Visibility is the most important signifier for the bourgeoisie, and it is what gives validity to their privilege. It is, in a way of speaking, their ticket into the exclusive club. Having vast wealth is a secondary consideration to showing that wealth, in ostentatious display. The reality of bourgeois spaces is that only certain things happen in an open, visible space. For the system of respectability to hold up, some things must be kept out of sight. Certain actions are regulated to private spaces, not to be shown or discussed. ...



A few dolls--




Just initial ones. Tescatlipoca, in the feathers, there, a somewhat new character of mine. The other is Flower, still in progress. The third is experiments into woodcarving... getting there slowly.

Capital Punishment

Here's a little morbid piece about the death penalty, for Illustration 4.



If killing is wrong, it should be always wrong, ever, for anyone, with the inclusion of execution and war, too. Does a difference in motive, in procedure, make someone's systematic death acceptable? The pro-capital-punishment websites have a strong focus on descriptions of the killer, and the crime, meant to work the viewer into a sympathetic frenzy with the victim, ready to demand retribution. At the point and time when you demand someone die for what they've done, and vote for it, pass the sentence, turn away, you yourself are complicit in a murder of some kind. Motives of revenge and desire put you mentally on a criminal level. If compassion and fair treatment of one human being to another is the goal, then it should start with people of some privilege. It affords us nothing to let people live. Contrary to common belief, it actually costs more, in the end, to execute a prisoner, than to feed and upkeep them for a full life sentence. And what is the cost of an execution, not in monetary loss, but for the psyches of the people involved? What about the murder victim's family? If the death appeases them, if a problem of anguish is solved by killing for revenge, then it has simply come full circle. Certainly some murderers deserve to die, but who can really make that call? Opposition of the death penalty supports the moral stance that people should be treated better than they deserve, by one another, and by society. As a statistically Christian nation, capitol punishment does not hold up to moral scrutiny, the way I see it.

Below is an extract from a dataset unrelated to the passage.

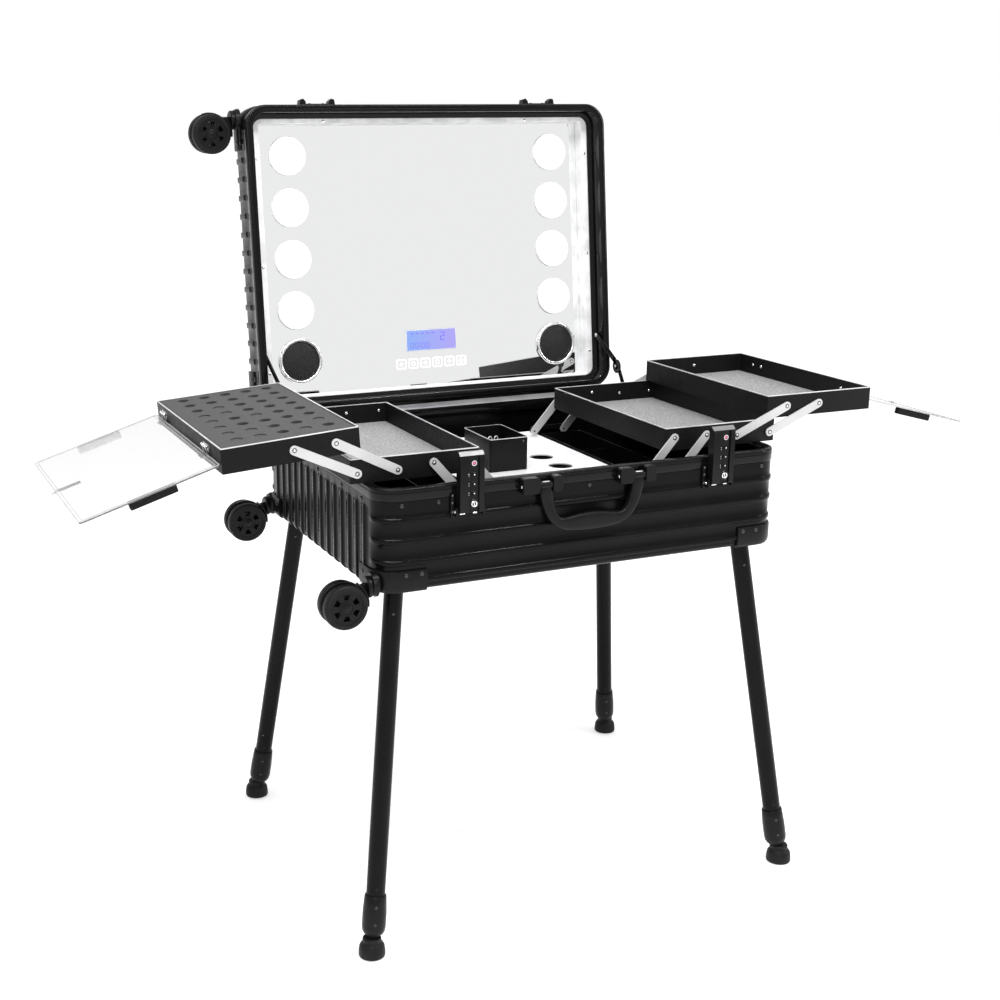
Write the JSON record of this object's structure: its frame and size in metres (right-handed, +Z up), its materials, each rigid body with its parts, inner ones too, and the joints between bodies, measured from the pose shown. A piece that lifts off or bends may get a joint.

"As one reads history...one is absolutely sickened, not by the crimes that the wicked have committed, but by the punishments that the good have inflicted; and a community is infinitely more brutalized by the habitual employment of punishment than it is by the occasional occurrence of crime."
~Oscar Wilde

Only 14 democracies in the world still have the death penalty, and only 3 of them have carried out executions in 2005: the United States, Taiwan and Japan. 44 dictatorships also practice it regularly.

88 per cent of all known executions in 2007 took place in China, Iran, Saudi Arabia, Pakistan and the USA.

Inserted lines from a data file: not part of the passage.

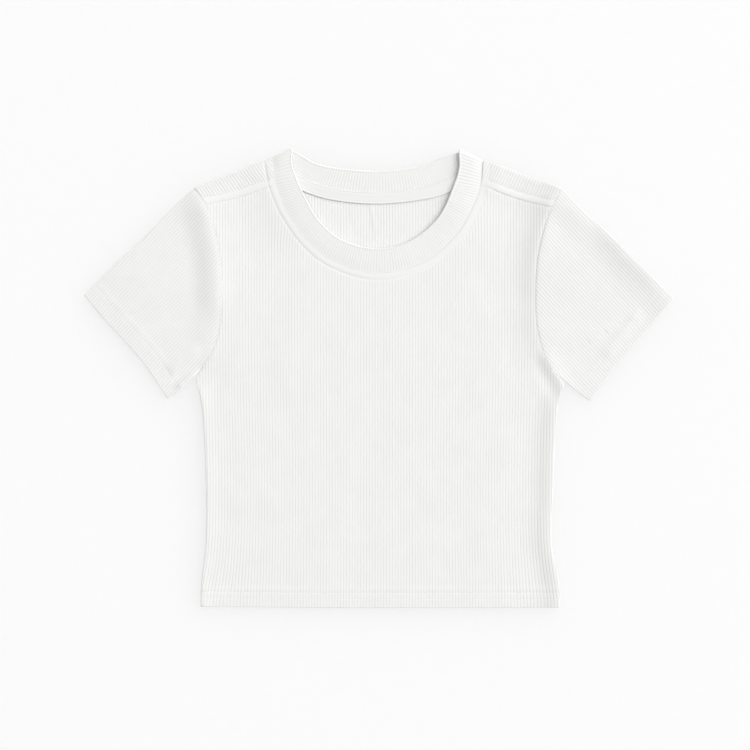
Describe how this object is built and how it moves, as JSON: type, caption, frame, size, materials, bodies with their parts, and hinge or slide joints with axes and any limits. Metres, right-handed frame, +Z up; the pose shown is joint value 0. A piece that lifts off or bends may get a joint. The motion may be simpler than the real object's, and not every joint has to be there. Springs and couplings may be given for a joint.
{
  "type": "crop top",
  "caption": "Cropped short-sleeved top in fine rib knit with a wide round neckband, forward shoulder seams and twin-stitched hems, laid flat with its front up.",
  "frame": {"origin": "middle of the garment's outline seen from above, on the surface it lies on", "axes": "+X to the right of the front seen from above, +Y from the hem to the neck, +Z up off the surface"},
  "size_m": [0.5726, 0.4469, 0.0059],
  "materials": {
    "rib_knit": "white cotton rib knit, matt, twin-needle hems",
    "band_rib": "white cotton rib knit, folded double, matt",
    "neck_tape": "white plain jersey tape, matt"
  },
  "bodies": {
    "root": {"back": "rib_knit", "front": "rib_knit", "sleeve_left": "rib_knit", "sleeve_right": "rib_knit", "neckband": "band_rib", "neck_tape": "neck_tape"}
  },
  "joints": []
}
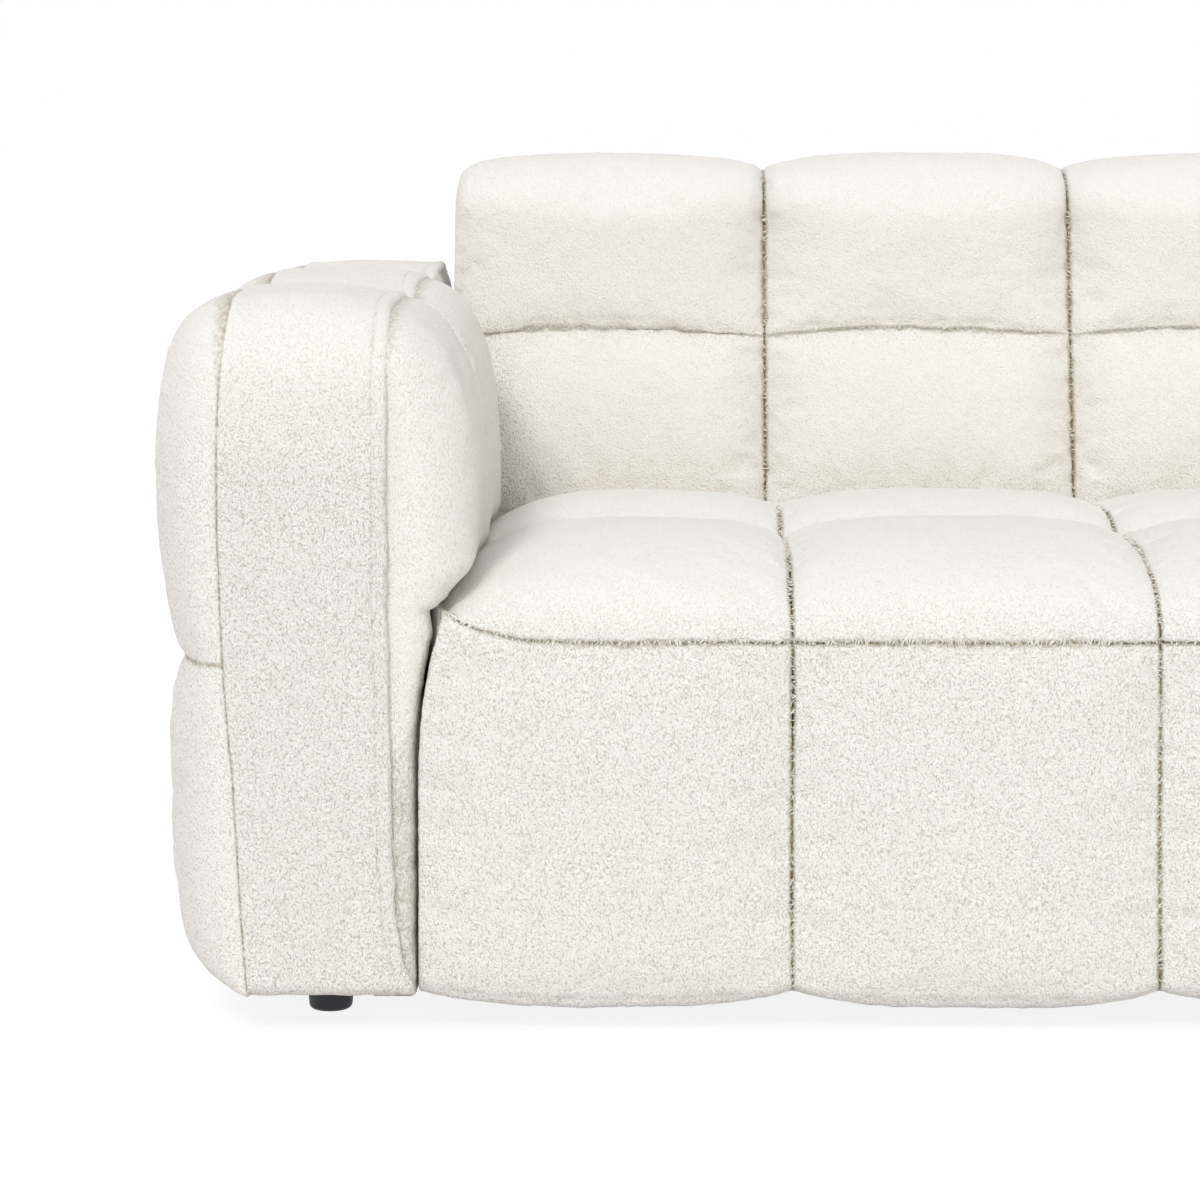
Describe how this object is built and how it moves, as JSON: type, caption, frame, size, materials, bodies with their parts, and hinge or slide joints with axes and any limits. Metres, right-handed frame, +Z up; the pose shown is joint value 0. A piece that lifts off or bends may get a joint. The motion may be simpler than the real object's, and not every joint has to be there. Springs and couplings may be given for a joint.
{
  "type": "upholstered sofa",
  "caption": "Low three-seat sofa with a tufted boucle seat and leaning tufted back between two lower soft block arms, on short round feet.",
  "frame": {"origin": "on the floor, at the middle of the sofa's width and depth", "axes": "+X along the width to the sitter's left, +Y to the rear, +Z up; the front faces -Y"},
  "size_m": [2.2508, 0.9, 0.706],
  "materials": {
    "boucle_fabric": "off-white looped boucle",
    "foam": "matt open-cell foam",
    "felt": "needled felt",
    "webbing": "woven elastic webbing",
    "dust_cloth": "thin non-woven cloth",
    "timber": "planed softwood",
    "plywood": "raw plywood",
    "hardboard": "smooth hardboard",
    "zinc_steel": "zinc plated",
    "foot_plastic": "black moulded plastic"
  },
  "bodies": {
    "root": {"seat_cover": "boucle_fabric", "seat_foam": "foam", "seat_felt": "felt", "seat_springs": "zinc_steel", "spring_clips": "zinc_steel", "spring_tie_wires": "zinc_steel", "seat_front_rail": "timber", "seat_rear_rail": "timber", "seat_side_rails": "timber", "seat_stretchers": "timber", "seat_corner_blocks": "timber", "centre_foot_blocks": "timber", "seat_dust_cover": "dust_cloth", "back_cover": "boucle_fabric", "back_foam": "foam", "back_webbing": "webbing", "back_uprights": "plywood", "back_bottom_rail": "timber", "back_top_rail": "timber", "back_rear_rail": "timber", "back_rear_panel": "hardboard", "back_dust_cover": "dust_cloth", "arm_cover_left": "boucle_fabric", "arm_cover_right": "boucle_fabric", "arm_inner_pad_left": "foam", "arm_inner_pad_right": "foam", "arm_outer_pad_left": "foam", "arm_outer_pad_right": "foam", "arm_top_pad_left": "foam", "arm_top_pad_right": "foam", "arm_posts_left": "plywood", "arm_posts_right": "plywood", "arm_battens_left": "timber", "arm_battens_right": "timber", "arm_top_board_left": "plywood", "arm_top_board_right": "plywood", "arm_bottom_board_left": "plywood", "arm_bottom_board_right": "plywood", "arm_inner_panel_left": "hardboard", "arm_inner_panel_right": "hardboard", "arm_outer_panel_left": "hardboard", "arm_outer_panel_right": "hardboard", "arm_dust_cover_left": "dust_cloth", "arm_dust_cover_right": "dust_cloth", "joining_spacers": "timber", "joining_bolts": "zinc_steel", "joining_washers": "zinc_steel", "joining_tee_nuts": "zinc_steel", "feet": "foot_plastic", "foot_studs": "zinc_steel", "foot_tee_nuts": "zinc_steel"}
  },
  "joints": []
}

Friday, September 12, 2008

New!

Returning from long absence, I bring you: an update!

This blog was previously used as part of the criteria for my Illustration 3 class, to post up Illustration-related assignments. I am now taking illustration 4, comics, an independent study in dollmaking, creative writing and poetry. I will try to the best of my ability to document the goings-on of my schoolwork on these various fronts.

edit: broken picture link now fixed.

To start it off: A little one-page comic. The assignment was to follow people and record real-time dialogue, and write a comic with a natural conversational feel. I looked a little like a creepy stalker, hiding hunched behind a bookshelf scribbling away notes as these kids went at it, but I think it was overall successful.